(TASK INSTRUCTIONS):
Write out the data again in full, exactly as it reads.

(AVAILABLE DATA):
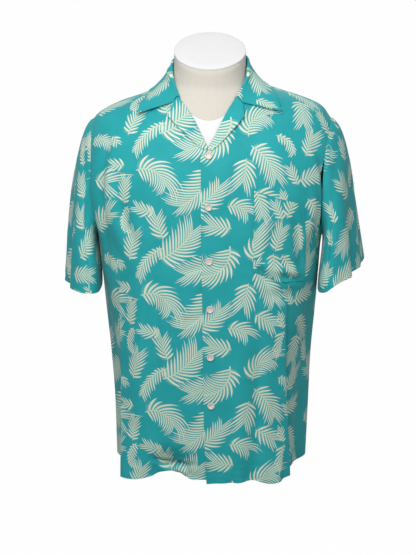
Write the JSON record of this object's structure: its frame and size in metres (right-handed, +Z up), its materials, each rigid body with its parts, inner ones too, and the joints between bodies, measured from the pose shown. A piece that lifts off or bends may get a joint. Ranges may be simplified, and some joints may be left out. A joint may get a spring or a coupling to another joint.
{
  "type": "short-sleeved bowling shirt on a limbless dress form",
  "caption": "Short-sleeved camp-collar shirt with a chest pocket and a button front, printed with palm fronds, worn open at the neck on a limbless dress form.",
  "frame": {"origin": "middle of the dress form's flat foot, on the surface it stands on", "axes": "+Z up the form, -Y the way the shirt's front faces, +X the wearer's left"},
  "size_m": [0.5821, 0.2921, 0.8424],
  "materials": {
    "right_front": "printed rayon, palm fronds in cream on teal",
    "left_front": "printed rayon, palm fronds in cream on teal",
    "right_lapel": "printed rayon, palm fronds in cream on teal",
    "left_lapel": "printed rayon, palm fronds in cream on teal",
    "right_sleeve": "printed rayon, palm fronds in cream on teal",
    "left_sleeve": "printed rayon, palm fronds in cream on teal",
    "back": "printed rayon, palm fronds in cream on teal",
    "collar": "printed rayon, palm fronds in cream on teal",
    "chest_pocket": "printed rayon, palm fronds in cream on teal",
    "button_1": "pearly",
    "button_2": "pearly",
    "button_3": "pearly",
    "button_4": "pearly",
    "button_5": "pearly",
    "button_6": "pearly",
    "form_torso": "matt white",
    "form_neck": "matt warm white",
    "form_neck_cap": "matt white"
  },
  "bodies": {
    "root": {"right_front": "right_front", "left_front": "left_front", "right_lapel": "right_lapel", "left_lapel": "left_lapel", "right_sleeve": "right_sleeve", "left_sleeve": "left_sleeve", "back": "back", "collar": "collar", "chest_pocket": "chest_pocket", "button_1": "button_1", "button_2": "button_2", "button_3": "button_3", "button_4": "button_4", "button_5": "button_5", "button_6": "button_6", "form_torso": "form_torso", "form_neck": "form_neck", "form_neck_cap": "form_neck_cap"}
  },
  "joints": []
}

(RESPONSE TO THE TASK):
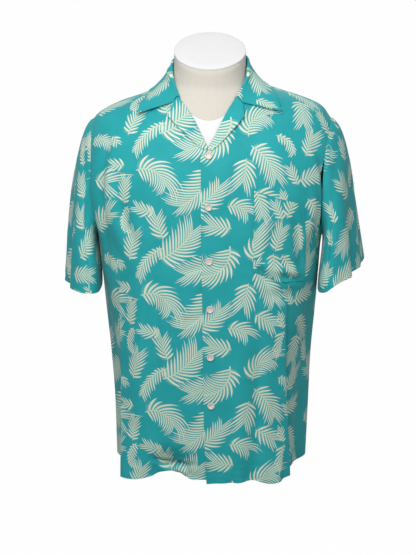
Write the JSON record of this object's structure: its frame and size in metres (right-handed, +Z up), its materials, each rigid body with its parts, inner ones too, and the joints between bodies, measured from the pose shown. A piece that lifts off or bends may get a joint. Ranges may be simplified, and some joints may be left out. A joint may get a spring or a coupling to another joint.
{
  "type": "short-sleeved bowling shirt on a limbless dress form",
  "caption": "Short-sleeved camp-collar shirt with a chest pocket and a button front, printed with palm fronds, worn open at the neck on a limbless dress form.",
  "frame": {"origin": "middle of the dress form's flat foot, on the surface it stands on", "axes": "+Z up the form, -Y the way the shirt's front faces, +X the wearer's left"},
  "size_m": [0.5821, 0.2921, 0.8424],
  "materials": {
    "right_front": "printed rayon, palm fronds in cream on teal",
    "left_front": "printed rayon, palm fronds in cream on teal",
    "right_lapel": "printed rayon, palm fronds in cream on teal",
    "left_lapel": "printed rayon, palm fronds in cream on teal",
    "right_sleeve": "printed rayon, palm fronds in cream on teal",
    "left_sleeve": "printed rayon, palm fronds in cream on teal",
    "back": "printed rayon, palm fronds in cream on teal",
    "collar": "printed rayon, palm fronds in cream on teal",
    "chest_pocket": "printed rayon, palm fronds in cream on teal",
    "button_1": "pearly",
    "button_2": "pearly",
    "button_3": "pearly",
    "button_4": "pearly",
    "button_5": "pearly",
    "button_6": "pearly",
    "form_torso": "matt white",
    "form_neck": "matt warm white",
    "form_neck_cap": "matt white"
  },
  "bodies": {
    "root": {"right_front": "right_front", "left_front": "left_front", "right_lapel": "right_lapel", "left_lapel": "left_lapel", "right_sleeve": "right_sleeve", "left_sleeve": "left_sleeve", "back": "back", "collar": "collar", "chest_pocket": "chest_pocket", "button_1": "button_1", "button_2": "button_2", "button_3": "button_3", "button_4": "button_4", "button_5": "button_5", "button_6": "button_6", "form_torso": "form_torso", "form_neck": "form_neck", "form_neck_cap": "form_neck_cap"}
  },
  "joints": []
}